I remember purchasing the "Sergeant Pepper's Lonely Hearts Club Band" LP when it was first released, and listening to it over and over again. Prior to the release, pundits had started to make comments about the Beatles getting left behind by better-trained musicians, and the Beatles suddenly raised the stakes with the first "concept" rock album, which drew from a wide variety of musical influences. One of the songs on "Sergeant Pepper's", "Within You, Without You" was written and sung by George Harrison. Harrison also played a sitar on it; he learned this instrument at the feet of Ravi Shankar.
A couple of years later, "Revolution", a song penned by John Lennon, was a hit record. As a student of political science, I was exposed to great political thinkers like Machiavelli, Burke, and Bentham, but the compressed political messages in "Revolution", such as "We'd all love to see the plan" and "when you want money for people with minds that hate/All I can tell you is brother you have to wait" had a greater influence on my ideas.
In 1971, Harrison and Shankar got together again, at the Concert for Bangladesh. Harrison was the organizer of this event, and it was the first ever rock music mega-fundraiser.
I remember watching a Monday night football game on December 8, 1980. I heard Howard Cosell say, "Remember, this is just a football game" and proceed to announce that John Lennon had been shot and killed. A few years after Lennon's death, I went to see the film "Cry Freedom" and went home from the theatre thinking that the real hero of it was South African journalist Donald Woods.

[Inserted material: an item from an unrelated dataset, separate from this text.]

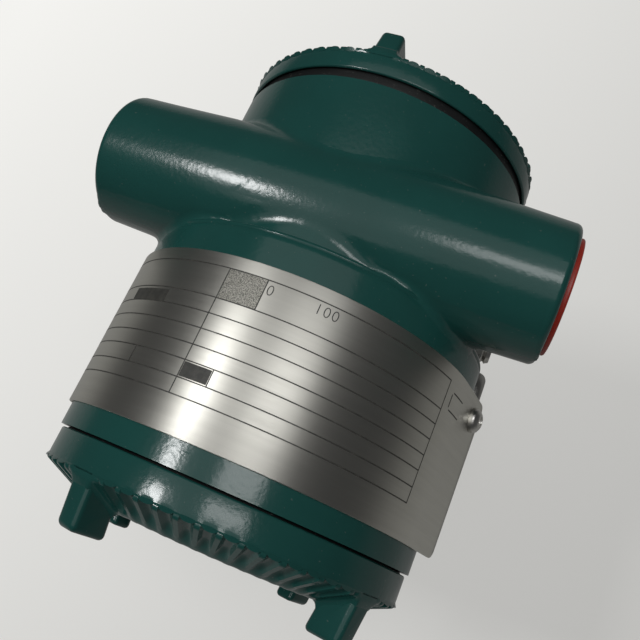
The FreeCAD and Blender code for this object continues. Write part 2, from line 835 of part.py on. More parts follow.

Over the next few months, I read several books by Woods, including his biography, Asking for Trouble.
Woods earned the wrath of South Africa's government by writing about the cover-up of Steven Biko's death in a prison. Wood's death in 2001 was an example of another type of cover-up that has become all too frequent.
The Vancouver Sun ran a lengthy obituary for Woods, but there was no mention of the cause of his death: lung cancer. The Sun was far from alone in doing this. Peter Ucko of South Africa's National Council Against Smoking sent this letter to South African newspapers:
"Donald Woods lived a life of wonderful achievement, contributing to freedom and democracy which benefitted all South Africans. Two years ago he had a cancerous lung and kidney removed and three weeks ago it was discovered that the cancer had spread to his liver. He was reportedly 'very upset that he wasn't going to see his grandchildren grow up'."
"Donald Woods was a heavy smoker. What a great pity that his grandchildren have been robbed of a grandfather who might well have lived another 20 years had he never smoked. Another life cut short by tobacco with suffering heaped on a family."
George Harrison's death did not have the same emotional impact as Lennon's did 21 years earlier, because Harrison's death came as no surprise. This time around, the press had difficulty avoiding mention of the cause of his death because of his age (58) and his public acknowledgment at the time of his original diagnosis: "I got it purely from smoking. Luckily for me, they found that this was more of a warning than anything else. I'm not going to die on you folks just yet - I am very lucky." The Vancouver Sun still managed to put a du Maurier ad in section D of the same issue that had Harrison's death on the front page. An editorial tribute toward the back of section A simply listed the cause of death as "cancer".
Donald Woods was not done in by his white supremacist enemies, and George Harrison was not murdered by a fool who spent too much time reading The Catcher in the Rye. They were done in by people who wear suits, belong to country clubs, and send their kids to private schools, and these people in suits know exactly what they are doing. The press should stop covering up for them. George Harrison's guitar no longer weeps, gently or otherwise.